● Exercise objective
Which lines run from the first one up to and including the one with "PLANED_RISE = (26.0 * MM, 54.0 * MM)"? Print exactly those.
[start]
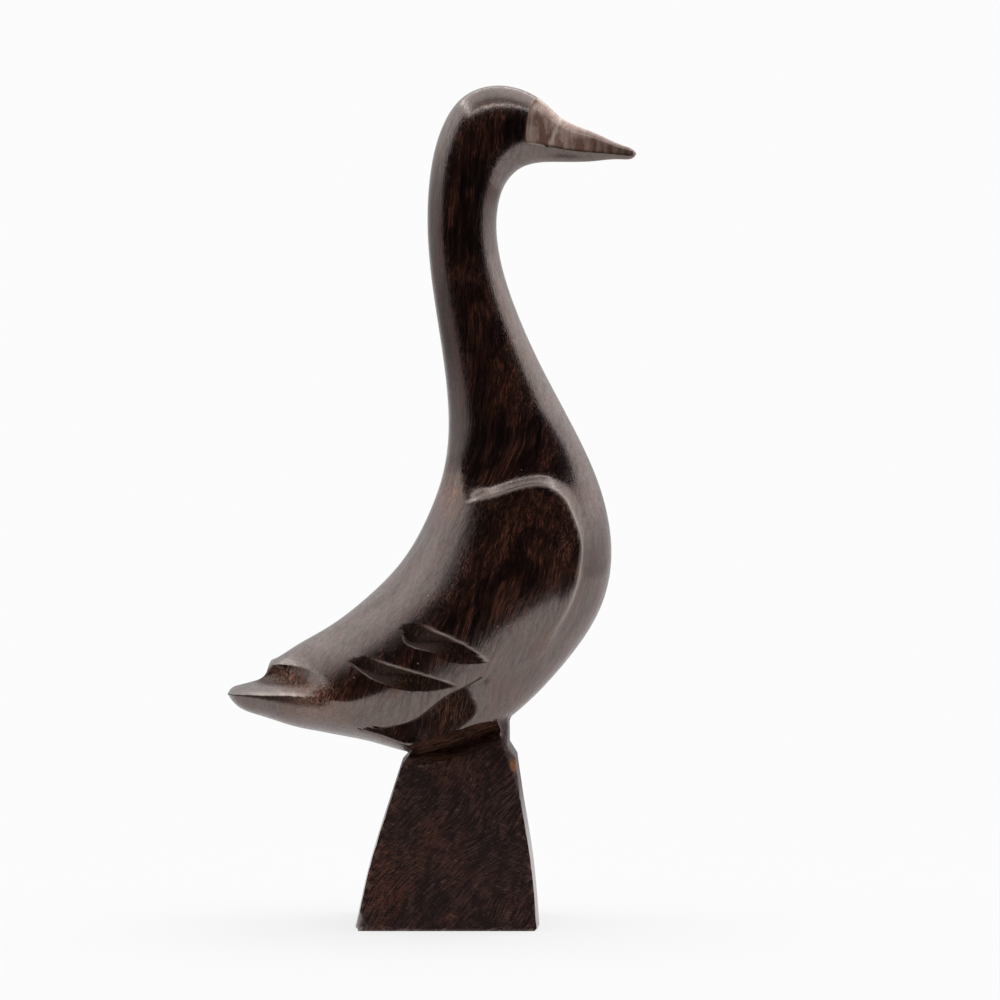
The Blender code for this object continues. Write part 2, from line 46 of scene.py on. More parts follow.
# The goose's ribs and carved lines are measured from the top of the block
BLOCK_TOP = 56.0 * MM

# Levels of the block from the foot up into the belly, in mm: name, left end across and up,
# right end across and up, width; the foot is centred on the origin
BLOCK_LEVELS = (
    ("foot", -31.9, 0.0, 32.4, 0.0, 56.0),
    ("lower block", -26.4, 24.4, 30.2, 24.4, 50.2),
    ("upper block", -21.0, 41.7, 27.4, 41.7, 46.4),
    ("shoulder", -15.9, 57.4, 24.8, 59.3, 43.0),
    ("foot of the waist", -12.4, 61.4, 22.1, 63.6, 41.6),
    ("waist in the belly", -11.5, 70.0, 22.0, 84.0, 38.0),
)
CORNER_CHAMFER = 1.1 * MM
LEFT_CHAMFER = 0.5 * MM
CORNER_DEPTH = 13.0 * MM
FOOT_CHAMFER = 0.8 * MM
EASED_LEVELS = 3
# How far the knocks and the pale colour reach from the corners and the foot; at the corners the pale
# colour is partly wear, partly painted reflection of the chamfers
CORNER_WEAR_AND_SHEEN = 3.0 * MM
FOOT_WEAR = 2.0 * MM
PLANED_INSET = 0.4 * MM
PLANED_WIDTH = 2.0 * MM
PLANED_RISE = (26.0 * MM, 54.0 * MM)

# Ribs of the goose from bill to tail, in mm from the top of the block: name, the outer (crown
# and back) end across and up, the inner (throat and belly) end across and up, the half
# thickness, how round the side is toward each end (1 is an ellipse, less is flatter), and how
# far the back is planed to a bevel (0 to 1)
RIBS = (
    ("bill tip", 66.9, 215.8, 66.9, 215.8, 0.0, 1.0, 1.0, 0.0),
    ("bill end", 66.2, 216.8, 66.2, 214.7, 1.1, 1.0, 1.0, 0.0),
    ("bill nail", 62.9, 218.5, 61.9, 213.8, 2.6, 1.0, 1.0, 0.0),
    ("bill middle", 51.9, 223.3, 51.2, 213.1, 4.4, 1.0, 1.0, 0.0),
    ("bill root", 39.9, 228.8, 38.5, 212.9, 6.6, 1.0, 1.0, 0.0),
    ("lore", 34.9, 233.4, 32.8, 212.7, 8.0, 1.0, 1.0, 0.0),
    ("brow", 29.3, 237.2, 27.8, 211.6, 9.4, 1.0, 1.0, 0.0),
    ("crown", 18.6, 239.9, 22.9, 208.3, 10.9, 0.95, 0.95, 0.0),
    ("back of the head", 6.6, 236.6, 19.7, 203.5, 11.6, 0.95, 0.95, 0.0),
    ("nape", -1.6, 225.8, 17.9, 197.1, 11.7, 1.0, 1.0, 0.0),
    ("neck top", -5.9, 209.9, 17.4, 188.6, 11.7, 1.0, 1.0, 0.0),
    ("upper neck", -7.1, 192.1, 19.0, 177.2, 11.8, 1.0, 1.0, 0.0),
    ("middle of the neck", -5.1, 167.3, 25.4, 157.7, 12.6, 1.0, 1.0, 0.1),
    ("lower neck", -1.4, 142.5, 34.9, 137.2, 14.2, 1.0, 1.0, 0.4),
    ("neck foot", 0.4, 121.2, 45.2, 117.7, 17.0, 0.95, 0.95, 0.8),
    ("shoulder", -1.4, 103.5, 54.4, 96.4, 21.0, 0.9, 0.9, 1.0),
    ("breast", -6.2, 89.3, 58.0, 76.9, 24.8, 0.85, 0.85, 1.0),
    ("upper flank", -15.1, 73.0, 54.8, 56.7, 27.6, 0.82, 0.82, 1.0),
    ("flank", -29.3, 58.1, 41.3, 35.4, 28.4, 0.8, 0.76, 1.0),
    ("belly", -43.4, 47.6, 16.4, 12.6, 27.6, 0.8, 0.42, 1.0),
    ("thigh", -54.1, 41.4, -9.0, 4.0, 25.4, 0.82, 0.45, 1.0),
    ("vent", -60.8, 37.3, -27.5, 8.1, 22.2, 0.85, 0.7, 0.9),
    ("wing tips", -63.1, 35.2, -39.9, 10.4, 19.0, 0.9, 0.85, 0.7),
    ("tail notch", -64.5, 31.5, -45.9, 11.5, 16.6, 0.95, 0.95, 0.4),
    ("tail root", -69.0, 29.0, -54.4, 13.2, 14.0, 1.0, 1.0, 0.1),
    ("tail middle", -73.6, 27.8, -65.8, 16.8, 11.0, 1.0, 1.0, 0.0),
    ("tail end", -76.8, 26.3, -74.6, 20.6, 6.6, 1.0, 1.0, 0.0),
    ("tail tip", -77.9, 24.5, -77.9, 24.5, 0.0, 1.0, 1.0, 0.0),
)

# Carved lines on each side, as (across, up) points in mm from the top of the block
WING_EDGE = (
    (5.4, 92.1), (11.0, 93.4), (16.8, 94.6), (23.8, 97.0), (32.5, 98.4), (37.0, 97.0),
    (41.2, 93.5), (43.9, 88.3), (46.4, 81.4), (47.1, 75.5), (46.0, 66.8), (43.9, 59.1),
    (40.5, 52.2), (35.9, 44.3), (33.6, 40.1), (30.3, 36.8),
)
THIGH_EDGE = ((14.5, 33.3), (12.3, 32.1), (4.7, 27.9), (-1.6, 24.5), (-11.3, 17.2), (-23.1, 14.3))
UPPER_FEATHER_TOP = (
    (-15.3, 49.5), (-13.0, 50.3), (-8.8, 49.9), (-0.8, 46.7), (8.2, 42.2), (14.8, 36.8),
)
UPPER_FEATHER_FOOT = (
    (-15.3, 49.5), (-15.4, 46.2), (-14.0, 43.2), (-6.7, 40.8), (-0.8, 38.2), (5.1, 36.7), (14.8, 36.8),
)
LOWER_FEATHER_TOP = (
    (-33.5, 36.9), (-29.3, 38.7), (-23.7, 37.5), (-9.9, 33.5), (4.0, 29.0),
)
LOWER_FEATHER_FOOT = (
    (-33.5, 36.9), (-31.0, 34.5), (-26.8, 31.7), (-20.3, 28.8), (-13.0, 27.3), (-3.5, 27.4), (4.0, 29.0),
)
TAIL_RIDGE = ((-77.6, 24.8), (-60.8, 24.8), (-43.3, 24.8))
TAIL_HOLLOW_RIM = (
    (-78.0, 32.0), (-71.0, 32.4), (-65.5, 33.6), (-62.0, 35.1), (-56.7, 35.4), (-50.3, 34.5),
    (-46.5, 32.7), (-44.1, 29.3), (-43.3, 24.8),
)
CHEEK_EDGE = (
    (31.5, 235.7), (30.3, 233.5), (29.0, 230.9), (28.1, 226.9), (27.7, 221.6), (28.3, 218.2),
    (30.2, 216.1), (33.3, 215.3),
)
BILL_BASE = ((40.3, 228.8), (35.9, 217.1))
BILL_SIDE = ((24.0, 218.6), (33.4, 218.2), (38.9, 217.1), (51.4, 215.8), (62.2, 215.0), (67.5, 214.8))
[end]
● Exercise solution
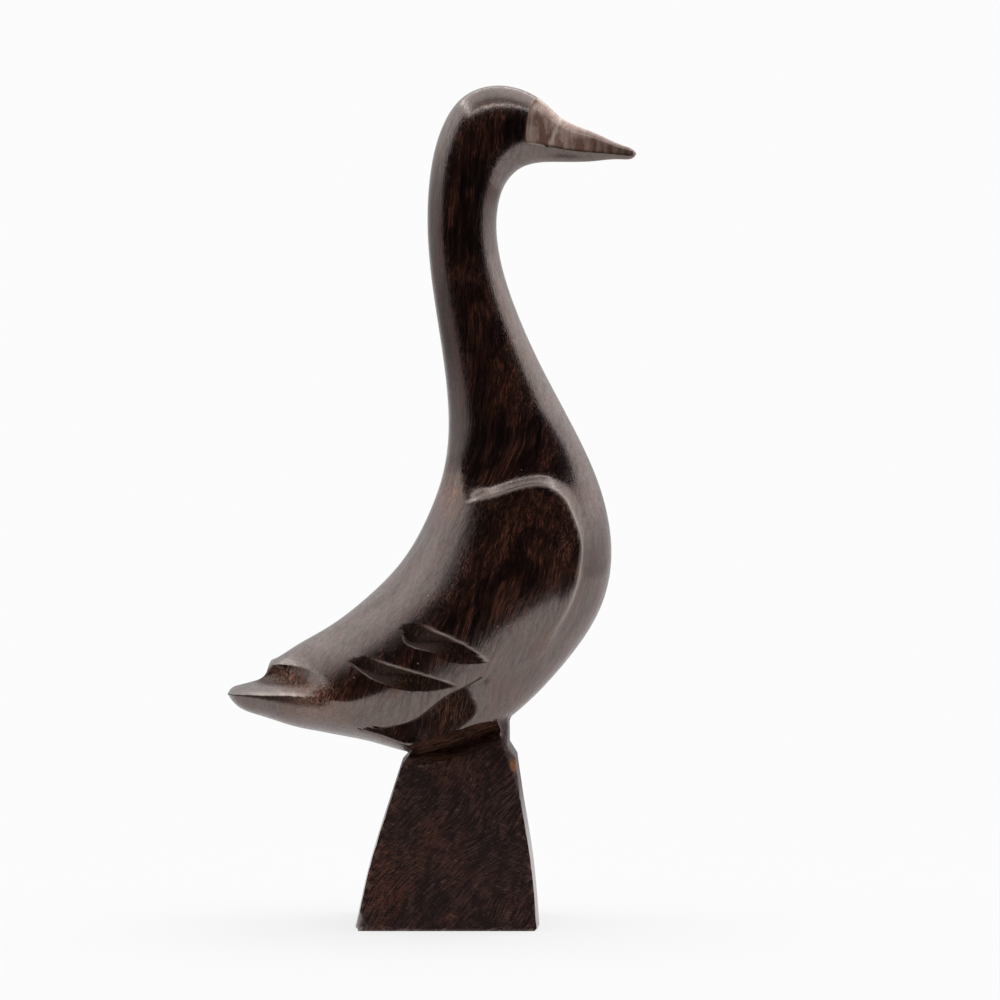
The Blender code for this object continues. Write part 2, from line 46 of scene.py on. More parts follow.
# The goose's ribs and carved lines are measured from the top of the block
BLOCK_TOP = 56.0 * MM

# Levels of the block from the foot up into the belly, in mm: name, left end across and up,
# right end across and up, width; the foot is centred on the origin
BLOCK_LEVELS = (
    ("foot", -31.9, 0.0, 32.4, 0.0, 56.0),
    ("lower block", -26.4, 24.4, 30.2, 24.4, 50.2),
    ("upper block", -21.0, 41.7, 27.4, 41.7, 46.4),
    ("shoulder", -15.9, 57.4, 24.8, 59.3, 43.0),
    ("foot of the waist", -12.4, 61.4, 22.1, 63.6, 41.6),
    ("waist in the belly", -11.5, 70.0, 22.0, 84.0, 38.0),
)
CORNER_CHAMFER = 1.1 * MM
LEFT_CHAMFER = 0.5 * MM
CORNER_DEPTH = 13.0 * MM
FOOT_CHAMFER = 0.8 * MM
EASED_LEVELS = 3
# How far the knocks and the pale colour reach from the corners and the foot; at the corners the pale
# colour is partly wear, partly painted reflection of the chamfers
CORNER_WEAR_AND_SHEEN = 3.0 * MM
FOOT_WEAR = 2.0 * MM
PLANED_INSET = 0.4 * MM
PLANED_WIDTH = 2.0 * MM
PLANED_RISE = (26.0 * MM, 54.0 * MM)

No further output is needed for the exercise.